● **AIM**
Each line of the material below should be reproduced exactly.

● **SOURCE EXCERPT**
+===+

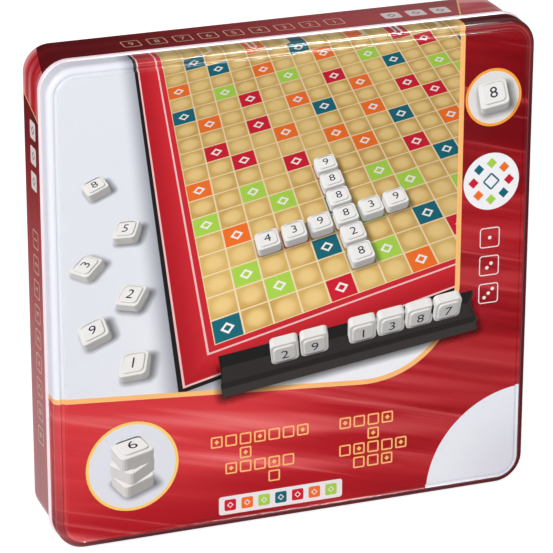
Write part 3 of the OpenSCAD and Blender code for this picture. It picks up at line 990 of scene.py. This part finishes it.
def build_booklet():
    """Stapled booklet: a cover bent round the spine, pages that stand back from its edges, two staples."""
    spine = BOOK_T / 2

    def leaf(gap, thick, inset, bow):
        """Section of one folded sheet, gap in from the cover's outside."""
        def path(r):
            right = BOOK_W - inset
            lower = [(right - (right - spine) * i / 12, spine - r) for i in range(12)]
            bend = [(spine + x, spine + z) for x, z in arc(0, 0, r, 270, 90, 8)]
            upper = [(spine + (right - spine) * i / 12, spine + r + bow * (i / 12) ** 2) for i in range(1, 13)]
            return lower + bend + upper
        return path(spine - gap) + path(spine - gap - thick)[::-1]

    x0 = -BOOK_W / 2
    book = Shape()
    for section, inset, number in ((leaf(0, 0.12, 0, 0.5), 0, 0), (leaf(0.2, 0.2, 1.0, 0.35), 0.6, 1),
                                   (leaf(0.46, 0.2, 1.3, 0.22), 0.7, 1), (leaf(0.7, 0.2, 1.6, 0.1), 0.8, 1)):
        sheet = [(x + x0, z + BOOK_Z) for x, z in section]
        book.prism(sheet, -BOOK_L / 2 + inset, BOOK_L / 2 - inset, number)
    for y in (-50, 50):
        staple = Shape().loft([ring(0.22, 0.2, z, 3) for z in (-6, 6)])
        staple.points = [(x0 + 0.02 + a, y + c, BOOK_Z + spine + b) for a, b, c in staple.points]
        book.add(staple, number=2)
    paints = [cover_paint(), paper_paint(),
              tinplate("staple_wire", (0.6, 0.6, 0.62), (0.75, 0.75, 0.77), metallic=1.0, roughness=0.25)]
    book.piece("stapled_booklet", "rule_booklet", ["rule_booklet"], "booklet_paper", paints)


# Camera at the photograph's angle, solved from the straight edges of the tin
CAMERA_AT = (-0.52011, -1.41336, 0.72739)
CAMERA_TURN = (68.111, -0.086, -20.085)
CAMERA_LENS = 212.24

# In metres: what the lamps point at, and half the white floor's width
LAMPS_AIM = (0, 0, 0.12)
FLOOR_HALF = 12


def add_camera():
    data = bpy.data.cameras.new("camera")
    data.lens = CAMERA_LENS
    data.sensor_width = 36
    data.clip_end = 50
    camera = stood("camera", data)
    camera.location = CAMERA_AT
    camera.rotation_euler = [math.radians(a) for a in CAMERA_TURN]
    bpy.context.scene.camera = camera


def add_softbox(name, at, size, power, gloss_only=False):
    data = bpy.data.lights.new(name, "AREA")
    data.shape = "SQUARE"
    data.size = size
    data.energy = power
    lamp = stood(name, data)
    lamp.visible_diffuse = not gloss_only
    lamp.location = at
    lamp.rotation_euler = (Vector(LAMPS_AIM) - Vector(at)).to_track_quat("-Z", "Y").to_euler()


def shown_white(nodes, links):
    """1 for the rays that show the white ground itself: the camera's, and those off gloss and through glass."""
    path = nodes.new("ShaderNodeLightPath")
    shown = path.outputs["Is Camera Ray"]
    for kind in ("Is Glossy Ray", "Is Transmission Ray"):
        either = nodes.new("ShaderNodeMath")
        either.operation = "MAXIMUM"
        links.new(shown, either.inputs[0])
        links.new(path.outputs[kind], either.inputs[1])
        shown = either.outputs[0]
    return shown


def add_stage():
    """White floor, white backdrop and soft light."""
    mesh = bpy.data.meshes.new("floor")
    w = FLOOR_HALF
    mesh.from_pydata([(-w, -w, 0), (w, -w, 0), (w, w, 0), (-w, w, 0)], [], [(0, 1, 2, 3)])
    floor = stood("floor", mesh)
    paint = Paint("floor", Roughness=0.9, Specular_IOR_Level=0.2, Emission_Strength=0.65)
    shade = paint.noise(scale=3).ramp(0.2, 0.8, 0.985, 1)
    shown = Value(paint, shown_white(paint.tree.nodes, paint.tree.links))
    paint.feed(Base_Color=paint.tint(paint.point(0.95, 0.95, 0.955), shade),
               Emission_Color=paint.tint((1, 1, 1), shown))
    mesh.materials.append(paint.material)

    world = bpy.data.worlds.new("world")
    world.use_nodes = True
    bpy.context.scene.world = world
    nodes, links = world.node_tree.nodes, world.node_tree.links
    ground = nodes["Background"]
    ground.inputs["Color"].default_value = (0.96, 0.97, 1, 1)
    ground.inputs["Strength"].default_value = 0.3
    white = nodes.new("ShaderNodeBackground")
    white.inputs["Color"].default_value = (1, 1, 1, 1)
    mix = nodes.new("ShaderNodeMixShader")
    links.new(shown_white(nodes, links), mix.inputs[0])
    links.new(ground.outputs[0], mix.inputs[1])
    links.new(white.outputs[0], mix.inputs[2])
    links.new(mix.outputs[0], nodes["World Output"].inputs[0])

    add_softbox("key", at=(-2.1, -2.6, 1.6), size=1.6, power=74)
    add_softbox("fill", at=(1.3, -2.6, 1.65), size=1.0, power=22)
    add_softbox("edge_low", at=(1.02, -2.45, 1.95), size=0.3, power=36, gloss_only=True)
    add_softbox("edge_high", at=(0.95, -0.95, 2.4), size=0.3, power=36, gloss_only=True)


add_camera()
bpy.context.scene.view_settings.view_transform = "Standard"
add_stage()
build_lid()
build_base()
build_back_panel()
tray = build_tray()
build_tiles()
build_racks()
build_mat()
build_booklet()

+===+

● **FINISHED TASK**
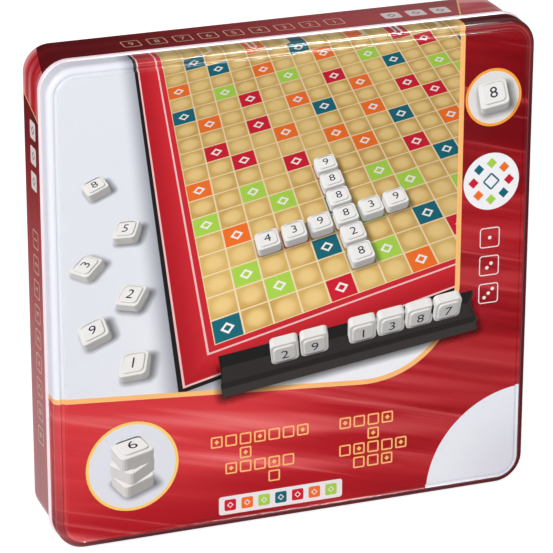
Write part 3 of the OpenSCAD and Blender code for this picture. It picks up at line 990 of scene.py. This part finishes it.
def build_booklet():
    """Stapled booklet: a cover bent round the spine, pages that stand back from its edges, two staples."""
    spine = BOOK_T / 2

    def leaf(gap, thick, inset, bow):
        """Section of one folded sheet, gap in from the cover's outside."""
        def path(r):
            right = BOOK_W - inset
            lower = [(right - (right - spine) * i / 12, spine - r) for i in range(12)]
            bend = [(spine + x, spine + z) for x, z in arc(0, 0, r, 270, 90, 8)]
            upper = [(spine + (right - spine) * i / 12, spine + r + bow * (i / 12) ** 2) for i in range(1, 13)]
            return lower + bend + upper
        return path(spine - gap) + path(spine - gap - thick)[::-1]

    x0 = -BOOK_W / 2
    book = Shape()
    for section, inset, number in ((leaf(0, 0.12, 0, 0.5), 0, 0), (leaf(0.2, 0.2, 1.0, 0.35), 0.6, 1),
                                   (leaf(0.46, 0.2, 1.3, 0.22), 0.7, 1), (leaf(0.7, 0.2, 1.6, 0.1), 0.8, 1)):
        sheet = [(x + x0, z + BOOK_Z) for x, z in section]
        book.prism(sheet, -BOOK_L / 2 + inset, BOOK_L / 2 - inset, number)
    for y in (-50, 50):
        staple = Shape().loft([ring(0.22, 0.2, z, 3) for z in (-6, 6)])
        staple.points = [(x0 + 0.02 + a, y + c, BOOK_Z + spine + b) for a, b, c in staple.points]
        book.add(staple, number=2)
    paints = [cover_paint(), paper_paint(),
              tinplate("staple_wire", (0.6, 0.6, 0.62), (0.75, 0.75, 0.77), metallic=1.0, roughness=0.25)]
    book.piece("stapled_booklet", "rule_booklet", ["rule_booklet"], "booklet_paper", paints)


# Camera at the photograph's angle, solved from the straight edges of the tin
CAMERA_AT = (-0.52011, -1.41336, 0.72739)
CAMERA_TURN = (68.111, -0.086, -20.085)
CAMERA_LENS = 212.24

# In metres: what the lamps point at, and half the white floor's width
LAMPS_AIM = (0, 0, 0.12)
FLOOR_HALF = 12


def add_camera():
    data = bpy.data.cameras.new("camera")
    data.lens = CAMERA_LENS
    data.sensor_width = 36
    data.clip_end = 50
    camera = stood("camera", data)
    camera.location = CAMERA_AT
    camera.rotation_euler = [math.radians(a) for a in CAMERA_TURN]
    bpy.context.scene.camera = camera


def add_softbox(name, at, size, power, gloss_only=False):
    data = bpy.data.lights.new(name, "AREA")
    data.shape = "SQUARE"
    data.size = size
    data.energy = power
    lamp = stood(name, data)
    lamp.visible_diffuse = not gloss_only
    lamp.location = at
    lamp.rotation_euler = (Vector(LAMPS_AIM) - Vector(at)).to_track_quat("-Z", "Y").to_euler()


def shown_white(nodes, links):
    """1 for the rays that show the white ground itself: the camera's, and those off gloss and through glass."""
    path = nodes.new("ShaderNodeLightPath")
    shown = path.outputs["Is Camera Ray"]
    for kind in ("Is Glossy Ray", "Is Transmission Ray"):
        either = nodes.new("ShaderNodeMath")
        either.operation = "MAXIMUM"
        links.new(shown, either.inputs[0])
        links.new(path.outputs[kind], either.inputs[1])
        shown = either.outputs[0]
    return shown


def add_stage():
    """White floor, white backdrop and soft light."""
    mesh = bpy.data.meshes.new("floor")
    w = FLOOR_HALF
    mesh.from_pydata([(-w, -w, 0), (w, -w, 0), (w, w, 0), (-w, w, 0)], [], [(0, 1, 2, 3)])
    floor = stood("floor", mesh)
    paint = Paint("floor", Roughness=0.9, Specular_IOR_Level=0.2, Emission_Strength=0.65)
    shade = paint.noise(scale=3).ramp(0.2, 0.8, 0.985, 1)
    shown = Value(paint, shown_white(paint.tree.nodes, paint.tree.links))
    paint.feed(Base_Color=paint.tint(paint.point(0.95, 0.95, 0.955), shade),
               Emission_Color=paint.tint((1, 1, 1), shown))
    mesh.materials.append(paint.material)

    world = bpy.data.worlds.new("world")
    world.use_nodes = True
    bpy.context.scene.world = world
    nodes, links = world.node_tree.nodes, world.node_tree.links
    ground = nodes["Background"]
    ground.inputs["Color"].default_value = (0.96, 0.97, 1, 1)
    ground.inputs["Strength"].default_value = 0.3
    white = nodes.new("ShaderNodeBackground")
    white.inputs["Color"].default_value = (1, 1, 1, 1)
    mix = nodes.new("ShaderNodeMixShader")
    links.new(shown_white(nodes, links), mix.inputs[0])
    links.new(ground.outputs[0], mix.inputs[1])
    links.new(white.outputs[0], mix.inputs[2])
    links.new(mix.outputs[0], nodes["World Output"].inputs[0])

    add_softbox("key", at=(-2.1, -2.6, 1.6), size=1.6, power=74)
    add_softbox("fill", at=(1.3, -2.6, 1.65), size=1.0, power=22)
    add_softbox("edge_low", at=(1.02, -2.45, 1.95), size=0.3, power=36, gloss_only=True)
    add_softbox("edge_high", at=(0.95, -0.95, 2.4), size=0.3, power=36, gloss_only=True)


add_camera()
bpy.context.scene.view_settings.view_transform = "Standard"
add_stage()
build_lid()
build_base()
build_back_panel()
tray = build_tray()
build_tiles()
build_racks()
build_mat()
build_booklet()